The big datasets used by developers of generative artificial intelligence models have different sources, but web scraping constitutes a common denominator. Those developers can, in fact, use datasets they have scraped themselves, or pull data from third-party data lakes. Those data lakes are themselves harvested by data scraping operations.

What does the Garante suggest?

To create restricted areas:

Creating areas of the website that are accessible only upon registration would limit the public availability of data. This practice subtracts data from indiscriminate availability, thereby reducing opportunities for web scraping. Restricted areas should anyway be designed in compliance with the data minimisation principle, therefore preventing the processing of additional information from users during registration.

Incorporation of ad hoc clauses in the terms of service:

Prohibition of the use of web scraping techniques in the terms of service of the website constitutes a contractual clause that, in case of a breach, allows the websites owners to take legal action for a breach of the contractual obligations against the web scraping companies.
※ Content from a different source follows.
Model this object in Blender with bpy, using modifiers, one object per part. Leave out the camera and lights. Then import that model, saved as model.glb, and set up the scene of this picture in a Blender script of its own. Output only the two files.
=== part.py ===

Despite the fact, that this action is taken “ex post” and thus does not necessarily prevent the scraping, it can still be considered a good deterrent for an effort to protect personal data in case of unauthorized practices.

Monitoring network traffic:

Monitoring HTTP requests received by a website may seem a simple measure, however it allows to detect any unusual flow of data within a website and react accordingly. Rate limiting, that means limiting the access to the website to the requests coming from specific IP addresses, can also be an extra measure to minimise the traffic in the first place, therefore limit the web scraping activities.

Managing the access to bots:

As mentioned earlier, most of the data scraping activities on the websites are conducted by the use of automated tools such as bots. Technologies that are aiming to restrict bots’ access to the website are automatically reducing the automated data collection activities, including web scraping. The Garante mentions some examples of technologies having such a goal:

  • CAPTCHA (Completely Automated Public Turing-test-to-tel-lComputer- and-Humans Apart) verification tools that make sure a human is sitting behind the request.
  • Periodical change of the HTML markup that would make the identification of a web page more difficult for a bot.
  • Embedding content in media objects: Embedding data in images or other media makes automated extraction more complex, requiring specific technologies such as optical character recognition (OCR).
  • Monitoring of log files in order to block undesired user-agents, where identifiable.
  • Action on the robot.txt file: The robot.txt file is a technical tool that plays a fundamental role in the management of access to data included in the websites, as it allows managers to indicate whether or not the entire site or certain parts of it may be subject to indexing and scraping. Created as a tool to regulate the access of search engine crawlers (and thus to control the indexation of websites), the trick based on robots.txt (basically, a black-list of contents to be removed from indexation) has evolved into the REP (Robot Exclusion Protocol), an informal protocol to allow or disallow access to different types of bots.


Provided that the benefits of artificial intelligence tools, including GAI tools are a clear and undoubtful for the society and for the businesses, those tools require a massive amount of data to be trained and to be improved including data often originating from a massive and indiscriminate collection carried out on the web using web scraping techniques. Data controllers, among the various obligations imposed by the data protection law, should take into consideration methods and measures to  shield the personal data they process on their websites from third-party bots through the adoption of counteracting actions such as those indicated in the guidelines as methods to contain the processing of personal data for scraping operations aimed at training generative artificial intelligence algorithms.